Newswise — Age itself is not the determining factor in how an individual views or tolerates risk when making decisions; instead, it is the age-related decline in the volume of gray matter in our brains, research by NYU’s Institute for the Interdisciplinary Study of Decision Making shows.

“These results provide a basis for understanding the neural mechanisms involved in risky choices and offer a glimpse into the dynamics that affect decision-making in an aging population,” explains study co-author Paul Glimcher, a professor at NYU’s Center for Neural Science and director of the Interdisciplinary Study of Decision Making (IISDM). “This research can help us improve how we communicate with the elderly about complex issues that may present risks to them.”

“Older adults need to make many important financial and medical decisions, often under high levels of uncertainty,” adds lead author Ifat Levy, an associate professor of comparative medicine and of neuroscience at Yale University and visiting professor at IISDM. “We know that decision making changes with age, but we don’t really know what the biological basis of these changes is. In this paper, we make the first step towards answering this question, by showing that the decrease in gray matter volume in a particular part of the brain – posterior parietal cortex – accounts for the increase in risk aversion observed with age."

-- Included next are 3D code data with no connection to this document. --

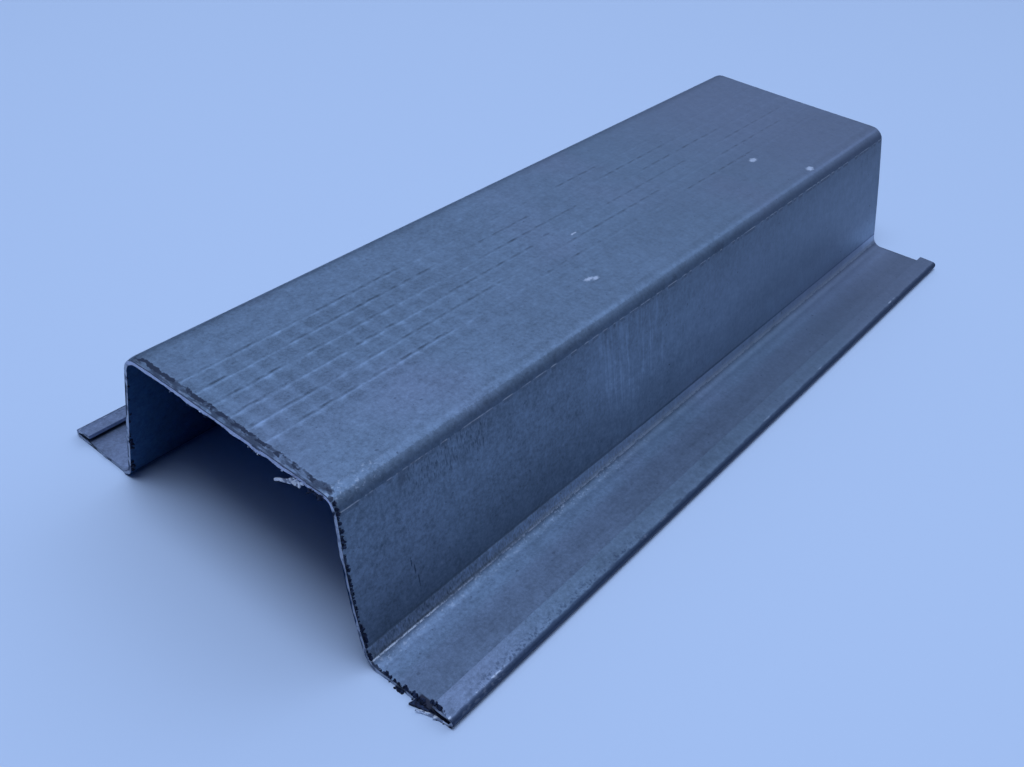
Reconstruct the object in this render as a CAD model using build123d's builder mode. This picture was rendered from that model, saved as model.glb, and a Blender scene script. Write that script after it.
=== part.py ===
"""Hat channel: a short sawn length of roll-formed galvanised steel furring channel.

One strip of thin sheet is bent into a flat crown, two walls that lean outwards and two flanges.
The free edge of each flange is folded back on top of it as an open hem, and the crown carries a
band of lines pressed lengthwise through the sheet, which keep screws from skating.
Millimetres. X runs along the channel, Y across it and Z up. The origin is under the middle of
the channel, on the level that its flanges stand on.
"""

import os
from math import cos, radians, sin, tan

from build123d import *

# The strip, and the outside sizes that it is rolled to
sheet = 0.5
length = 132.5
overall_width = 68.0
crown_width = 35.0
depth = 22.0
wall_lean = 12.0

# Inside radius of the four long bends
bend_radius = 1.8

# Open hem: width from the flange's edge, inside radius of its fold, and how far it springs open
hem_width = 3.2
hem_fold_radius = 0.15
hem_spring_back = 7.0

# Band of pressed lines: how many, how far apart, and how far the band sits from the middle
line_count = 6
line_pitch = 2.92
band_offset = 1.7

# One pressed line: radius of its two shoulders and of its bottom, and how steep its sides get
line_shoulder_radius = 0.9
line_bottom_radius = 0.4
line_slope = 28.0

# Places on the upper face of the sheet, from the middle of the hat: where the hem's fold begins,
# and where the faces of flange, wall and crown would meet if the bends were sharp
fold_outer_radius = hem_fold_radius + sheet
fold_start = overall_width / 2 - fold_outer_radius
shoulder_corner = crown_width / 2
foot_corner = shoulder_corner + (depth - sheet) * tan(radians(wall_lean))

# The hem's flap runs on from its fold, and still rises by the angle it has sprung back
hem_flap = (hem_width - fold_outer_radius) / cos(radians(hem_spring_back))

# The band is as wide as its pressed lines and the plain strips between them
line_width = 2 * (line_shoulder_radius + line_bottom_radius) * sin(radians(line_slope))
band_width = (line_count - 1) * line_pitch + line_width

with BuildPart() as hat_channel:
    with BuildSketch(Plane.YZ.offset(-length / 2)) as section:
        with BuildLine():
            # Flange, wall and crown up to the band, then the hem at the flange's free edge
            for side in (1, -1):
                web = FilletPolyline(
                    (side * fold_start, sheet),
                    (side * foot_corner, sheet),
                    (side * shoulder_corner, depth),
                    (band_offset + side * band_width / 2, depth),
                    radius=(bend_radius, bend_radius + sheet),
                )
                fold = JernArc(web @ 0, (side, 0), hem_fold_radius, side * (180 - hem_spring_back))
                PolarLine(fold @ 1, hem_flap, direction=fold % 1)

            # The pressed lines, and the plain strip that follows each of them but the last
            for line in range(line_count):
                start = Vector(band_offset + band_width / 2 - line * line_pitch, depth)
                shoulder = JernArc(start, (-1, 0), line_shoulder_radius, line_slope)
                bottom = JernArc(shoulder @ 1, shoulder % 1, line_bottom_radius, -2 * line_slope)
                shoulder = JernArc(bottom @ 1, bottom % 1, line_shoulder_radius, line_slope)
                if line < line_count - 1:
                    Line(shoulder @ 1, start - Vector(line_pitch, 0))

            # The sheet's thickness lies below this line
            offset(amount=sheet, side=Side.LEFT)
        make_face()
    extrude(amount=length)

hat_channel.part.label = "hat_channel"

os.makedirs("parts", exist_ok=True)
export_step(hat_channel.part, "parts/hat_channel.step")
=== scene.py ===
from math import cos, radians, sin, tan
from random import Random

import bpy
from mathutils import Matrix, Vector, noise


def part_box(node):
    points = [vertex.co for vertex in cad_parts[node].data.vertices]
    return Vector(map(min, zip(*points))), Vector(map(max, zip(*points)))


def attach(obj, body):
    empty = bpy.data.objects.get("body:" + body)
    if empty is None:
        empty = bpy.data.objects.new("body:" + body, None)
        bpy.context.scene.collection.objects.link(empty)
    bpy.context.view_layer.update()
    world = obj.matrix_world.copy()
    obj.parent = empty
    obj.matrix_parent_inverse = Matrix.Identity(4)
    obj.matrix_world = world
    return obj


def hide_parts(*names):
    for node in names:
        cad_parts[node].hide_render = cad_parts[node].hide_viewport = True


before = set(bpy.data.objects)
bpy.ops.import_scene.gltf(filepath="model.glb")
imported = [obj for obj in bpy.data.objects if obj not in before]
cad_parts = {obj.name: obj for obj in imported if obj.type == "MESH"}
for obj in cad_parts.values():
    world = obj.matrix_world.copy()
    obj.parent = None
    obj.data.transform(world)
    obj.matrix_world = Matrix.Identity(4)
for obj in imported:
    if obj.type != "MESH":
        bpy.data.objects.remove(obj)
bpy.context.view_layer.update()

mm = 0.001
scene = bpy.context.scene
scene.view_settings.view_transform = "Standard"


# The bench: a plain, pale floor under cool daylight, and a camera above the near right corner.
# The room is dim near the horizon and behind the camera, and bright above the far side.

def material(name):
    """A new material, its node tree and its Principled shader."""
    made = bpy.data.materials.new(name)
    made.use_nodes = True
    return made, made.node_tree, made.node_tree.nodes["Principled BSDF"]


def put(kind, plugs=None, **settings):
    """Adds a node to the tree that is being made, sets it up, and links or fills its inputs."""
    made = tree.nodes.new(kind)
    for name, value in settings.items():
        setattr(made, name, value)
    for socket, value in (plugs or {}).items():
        if isinstance(value, bpy.types.NodeSocket):
            tree.links.new(value, made.inputs[socket])
        else:
            made.inputs[socket].default_value = value
    return made


def tint(share, under, over):
    """Mixes the colour over into the colour under."""
    return put("ShaderNodeMix", {0: share, 6: under, 7: over}, data_type="RGBA").outputs[2]


def rise(value, start, end):
    """Rises smoothly from 0 to 1 as the value goes from start to end."""
    plugs = {"Value": value, "From Min": start, "From Max": end}
    return put("ShaderNodeMapRange", plugs, interpolation_type="SMOOTHSTEP").outputs["Result"]


def select_nothing():
    bpy.ops.object.select_all(action="DESELECT")


daylight = (0.57, 0.72, 1.0)
floor_size = 4.0
floor_colour = (0.60, 0.69, 0.84, 1.0)
dome_glow = (0.48, 0.61, 0.85, 1.0)
dim_glow = (0.001, 0.011, 0.055, 1.0)
dim_up_to, bright_from = 0.42, 0.84
far_side = (0.42, 0.12, 1.0)

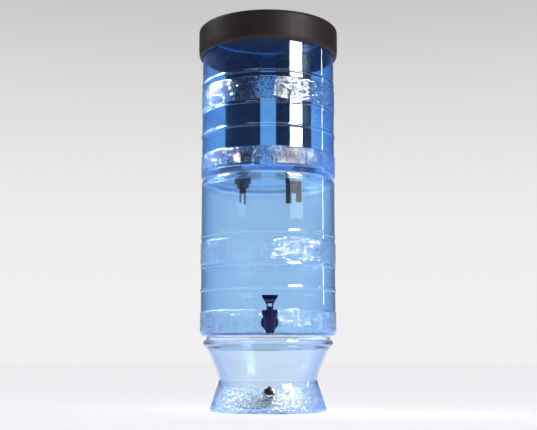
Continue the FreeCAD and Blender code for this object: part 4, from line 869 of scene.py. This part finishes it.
def plain_copy(source, name, body, slot, *nodes):
    """A plain mesh of what the modifiers make. It rides on the body and stands for the nodes."""
    view = bpy.context.evaluated_depsgraph_get()
    mesh = bpy.data.meshes.new_from_object(source.evaluated_get(view), depsgraph=view)
    mesh.name = name
    piece = add_object(name, mesh)
    bpy.data.objects.remove(source)
    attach(piece, body)
    if nodes:
        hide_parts(*nodes)
    mesh.calc_loop_triangles()
    print(name, len(mesh.loop_triangles), "triangles")
    return piece


def linked_piece(name, points, faces):
    mesh = bpy.data.meshes.new(name)
    mesh.from_pydata(points, [], faces)
    return add_object(name, mesh)


def prism_faces(count):
    """The faces between two rings with this many corners each, and both ends."""
    sides = [(i, (i + 1) % count, count + (i + 1) % count, count + i) for i in range(count)]
    return sides + [tuple(reversed(range(count))), tuple(range(count, 2 * count))]


def drill(piece, radius, start, direction, length):
    """Cuts a round hole through the piece."""
    count, side = 48, Vector(direction).orthogonal().normalized()
    other = Vector(direction).cross(side)
    ends = []
    for along in (0.0, length):
        centre = Vector(start) + Vector(direction) * along
        ends.append([centre + side * radius * math.cos(math.tau * i / count)
                     + other * radius * math.sin(math.tau * i / count) for i in range(count)])
    cutter = linked_piece("drill", [*ends[0], *ends[1]], prism_faces(count))
    cutter.hide_render = True
    cut = piece.modifiers.new("hole", "BOOLEAN")
    cut.operation, cut.solver, cut.object = "DIFFERENCE", "EXACT", cutter
    return cutter


# %% Turning both chambers
CORNER_REACH = 6 * MM
LOWER_FLOOR_LIFT = 1 * MM
UPPER_FLOOR_LIFT = 6 * MM
STEM_HOLE_RADIUS = 6.5 * MM
SHANK_HOLE_RADIUS = 8 * MM
STACK_TURN = math.radians(-5.5)
HALF_SPACING = 45.5 * MM


def turned_chamber(name, floor_lift, seat, turn, finish, body, slot, holes):
    outline = chamber_outline(floor_lift)
    mesh = bpy.data.meshes.new(name + "_outline")
    mesh.from_pydata([(radius - PATH_RADIUS, -height, 0.0) for radius, height in outline],
                     [(i, i + 1) for i in range(len(outline) - 1)], [])
    source = add_object(name + "_outline", mesh)
    mould = source.modifiers.new("mould", "NODES")
    mould.node_group = chamber_mould
    set_inputs(mould, Low_band_from=LOW_BAND[0] - CORNER_REACH, Low_band_to=LOW_BAND[1],
               High_band_from=HIGH_BAND[0], High_band_to=HIGH_BAND[1], Seat_height=seat, Turn=turn,
               Finish=finish)
    cutters = [drill(source, *hole) for hole in holes]
    even = source.modifiers.new("even_normals", "WEIGHTED_NORMAL")
    even.mode, even.weight = "FACE_AREA", 80
    piece = plain_copy(source, name + "_wall", body, slot, name)
    for cutter in cutters:
        bpy.data.objects.remove(cutter)
    return piece


stem_holes = []
for side in (1, -1):
    out = side * HALF_SPACING
    at = (out * math.cos(STACK_TURN), out * math.sin(STACK_TURN), upper_seat)
    stem_holes.append((STEM_HOLE_RADIUS, at, (0.0, 0.0, 1.0), 20 * MM))
shank_start = (0.0, -130 * MM, lower_seat + PAD_HEIGHT)
shank_hole = [(SHANK_HOLE_RADIUS, shank_start, (0.0, 1.0, 0.0), 30 * MM)]
lower_wall = turned_chamber("lower_chamber", LOWER_FLOOR_LIFT, lower_seat, 0.0,
                            finishes["clear_blue_plastic"], "lower_vessel", "clear_blue_plastic", shank_hole)
upper_wall = turned_chamber("upper_chamber", UPPER_FLOOR_LIFT, upper_seat, STACK_TURN, shaded_upper_finish,
                            "upper_vessel", "clear_blue_plastic", stem_holes)

# %% [markdown]
# Seven screws hold the bottom cover and the light case, and a thread runs along each stem and along the
# tap's shank. Each screw could be modelled by itself, but one with a cross in its head is enough: a tree
# puts a copy of it at each step round a circle. A thread is a small square profile that follows a spiral,
# half sunk into its rod.

# %% One screw
SCREW_RADIUS = 1.5 * MM
HEAD_RADIUS = 3 * MM
HEAD_HEIGHT = 1.6 * MM
HEAD_EDGE = 0.35 * MM
CROSS_REACH = 1.9 * MM
CROSS_HALF = 0.4 * MM
CROSS_DEPTH = 1.0 * MM


def lathe(name, outline, columns=32):
    """A closed round mesh from (radius, height) points, upwards. The first and the last are on the axis."""
    points = [(0.0, 0.0, outline[0][1])]
    for radius, height in outline[1:-1]:
        turns = [math.tau * i / columns for i in range(columns)]
        points += [(radius * math.cos(turn), radius * math.sin(turn), height) for turn in turns]
    points.append((0.0, 0.0, outline[-1][1]))
    faces = []
    for i in range(columns):
        after = (i + 1) % columns
        faces.append((0, 1 + after, 1 + i))
        for ring in range(1, len(points) - 1 - columns, columns):
            faces.append((ring + i, ring + after, ring + columns + after, ring + columns + i))
        faces.append((len(points) - 1 - columns + i, len(points) - 1 - columns + after, len(points) - 1))
    return linked_piece(name, points, faces)


def cross_cutter():
    reach, half = CROSS_REACH, CROSS_HALF
    quarter = [(half, half), (half, reach), (-half, reach)]
    outline = []
    for turn in range(4):
        cosine, sine = round(math.cos(math.pi / 2 * turn)), round(math.sin(math.pi / 2 * turn))
        outline += [(x * cosine - y * sine, x * sine + y * cosine) for x, y in quarter]
    points = [(x, y, z) for z in (-CROSS_DEPTH, CROSS_DEPTH) for x, y in outline]
    return linked_piece("cross_cutter", points, prism_faces(len(outline)))


def one_screw(name, length):
    """A screw with its head down. The head's face lies at height 0."""
    screw = lathe(name, [
        (0.0, 0.0), (HEAD_RADIUS - HEAD_EDGE, 0.0), (HEAD_RADIUS - 0.3 * HEAD_EDGE, 0.3 * HEAD_EDGE),
        (HEAD_RADIUS, HEAD_EDGE), (HEAD_RADIUS, HEAD_HEIGHT), (SCREW_RADIUS, HEAD_HEIGHT),
        (SCREW_RADIUS, length - SCREW_RADIUS), (0.4 * SCREW_RADIUS, length), (0.0, length)])
    cut = screw.modifiers.new("cross", "BOOLEAN")
    cut.operation, cut.solver, cut.object = "DIFFERENCE", "EXACT", cross_cutter()
    return screw


# %% Screws round a circle
def build_screw_ring():
    tree, given = geometry_tree("screws_round_a_circle", [
        ("Count", 4), ("Circle radius", 89 * MM), ("Height", 0.0)])
    circle = add_node(tree, "GeometryNodeMeshCircle")
    tree.links.new(given["Count"], circle.inputs["Vertices"])
    tree.links.new(given["Circle radius"], circle.inputs["Radius"])
    copies = joined(tree, "GeometryNodeInstanceOnPoints", circle.outputs[0], "Points")
    tree.links.new(given["Geometry"], copies.inputs["Instance"])
    turn = add_node(tree, "FunctionNodeRandomValue", data_type="FLOAT")
    for socket in turn.inputs:
        if socket.enabled and socket.name in ("Max", "Seed"):
            socket.default_value = math.tau if socket.name == "Max" else 7
    tree.links.new(combine(tree, 0.0, 0.0, turn.outputs[1]), copies.inputs["Rotation"])
    raised = joined(tree, "GeometryNodeTransform", copies.outputs[0])
    tree.links.new(combine(tree, 0.0, 0.0, given["Height"]), raised.inputs["Translation"])
    end_tree(tree, raised.outputs[0], given["Finish"])
    return tree


screw_ring = build_screw_ring()
for node_name, count in (("cover_screws", 4), ("light_case_screws", 3)):
    low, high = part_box(node_name)
    source = one_screw(node_name + "_one", high.z - low.z)
    ring = source.modifiers.new("ring", "NODES")
    ring.node_group = screw_ring
    set_inputs(ring, Count=count, Circle_radius=high.x - HEAD_RADIUS, Height=low.z,
               Finish=finishes["screw_steel"])
    plain_copy(source, node_name + "_crossed", "stand", "screw_steel", node_name)
    bpy.data.objects.remove(bpy.data.objects["cross_cutter"])

# %% Threads
SPIRAL_STEPS = 40
STEM_RADIUS = 6 * MM
STEM_TURNS = 12.0
SHANK_RADIUS = 7.5 * MM
SHANK_TURNS = 9.0
SHANK_THREAD_LENGTH = 19 * MM


def build_thread():
    tree, given = geometry_tree("thread", [("Turns", 10.0), ("Radius", 6 * MM), ("Pitch", 2 * MM),
                                           ("Proud", 0.35 * MM), ("Lean", 0.0)])
    spiral = add_node(tree, "GeometryNodeCurveSpiral", Resolution=SPIRAL_STEPS)
    tree.links.new(given["Turns"], spiral.inputs["Rotations"])
    tree.links.new(given["Radius"], spiral.inputs["Start Radius"])
    tree.links.new(given["Radius"], spiral.inputs["End Radius"])
    tree.links.new(maths(tree, "MULTIPLY", given["Turns"], given["Pitch"]), spiral.inputs["Height"])
    profile = add_node(tree, "GeometryNodeCurvePrimitiveCircle", Resolution=4)
    tree.links.new(given["Proud"], profile.inputs["Radius"])
    ridge = joined(tree, "GeometryNodeCurveToMesh", spiral.outputs[0], "Curve")
    tree.links.new(profile.outputs[0], ridge.inputs["Profile Curve"])
    ridge.inputs["Fill Caps"].default_value = True
    copies = joined(tree, "GeometryNodeInstanceOnPoints", given["Geometry"], "Points")
    tree.links.new(ridge.outputs[0], copies.inputs["Instance"])
    tree.links.new(combine(tree, given["Lean"], 0.0, 0.0), copies.inputs["Rotation"])
    end_tree(tree, copies.outputs[0], given["Finish"])
    return tree


thread = build_thread()
stem_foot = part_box("left_element_base")[0].z
stem_places = [(x, y, stem_foot + 1 * MM) for _, (x, y, _), _, _ in stem_holes]
shank_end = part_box("tap_body")[1].y
shank_place = (0.0, shank_end - SHANK_THREAD_LENGTH, lower_seat + PAD_HEIGHT)
for name, places, radius, turns, lean, body, slot in (
        ("stem_threads", stem_places, STEM_RADIUS, STEM_TURNS, 0.0, "upper_vessel", "black_plastic"),
        ("shank_thread", [shank_place], SHANK_RADIUS, SHANK_TURNS, -math.pi / 2, "lower_vessel", "tap_blue")):
    source = linked_piece(name + "_places", places, [])
    helix = source.modifiers.new("helix", "NODES")
    helix.node_group = thread
    set_inputs(helix, Turns=turns, Radius=radius, Lean=lean, Finish=finishes[slot])
    plain_copy(source, name, body, slot)

# %% [markdown]
# The cards are linked to the collection of glossy pieces, so now that all walls are made, the pieces that
# mirror them go into it.

# %% What mirrors the cards
GLOSSY_NODES = ("stand_shell", "bottom_cover", "tap_body", "tap_bonnet", "tap_lever", "switch_bezel",
                "push_button")
for shiny in (lower_wall, upper_wall, *(frame["nodes"][name] for name in GLOSSY_NODES)):
    glossy_pieces.objects.link(shiny)

# %% [markdown]
# A ray crosses many walls of clear plastic, so it may bend and mirror more often than usual.

# %% View and bounces
MOST_BOUNCES = 32
bpy.context.scene.view_settings.view_transform = "Standard"
light_path = bpy.context.scene.cycles
light_path.max_bounces = MOST_BOUNCES
light_path.transmission_bounces = MOST_BOUNCES
light_path.glossy_bounces = MOST_BOUNCES // 2
light_path.transparent_max_bounces = MOST_BOUNCES
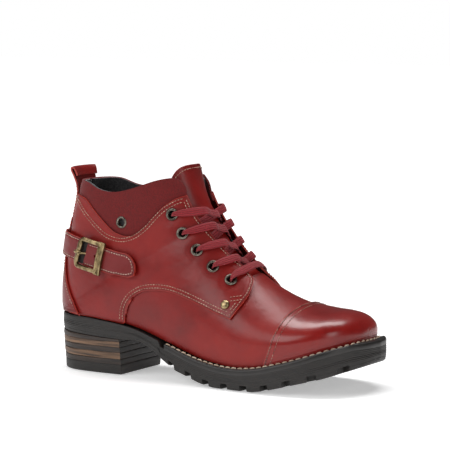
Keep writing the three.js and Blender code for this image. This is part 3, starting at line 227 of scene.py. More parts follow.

The study, which appears in the journal Nature Communications, focused on the right posterior parietal cortex (rPPC)—a part of the brain involved in planning movements, spatial reasoning, and attention.

For the study, the research team presented a series of choices to 52 study participants, aged 18 to 88 years. Participants could either receive $5 or take their chances with a lottery of varying amounts and probabilities. For example, a participant could choose the certain gain of $5 or opt for a 25 percent chance of getting $20. The researchers also measured the gray matter volume in the posterior parietal cortex of each subject, drawn from MRI scans. After analyzing the risk choices and MRI measurements, the researchers confirmed that age-related decline in risk tolerance correlates more with changes in brain anatomy than with age.

The study’s other authors were: Michael Grubb, an NYU postdoctoral fellow at the time of the study and now an assistant professor at Trinity College in Connecticut; Agnieszka Tymula, a senior lecturer at the University of Sydney; and Sharon Gilaie-Dotan, a postdoctoral fellow at University College London.

The research was supported by grants from the National Institutes of Health (R01 5R01AG033406, R21AG049293); the DOI for this paper will be 10.1038/NCOMMS13822.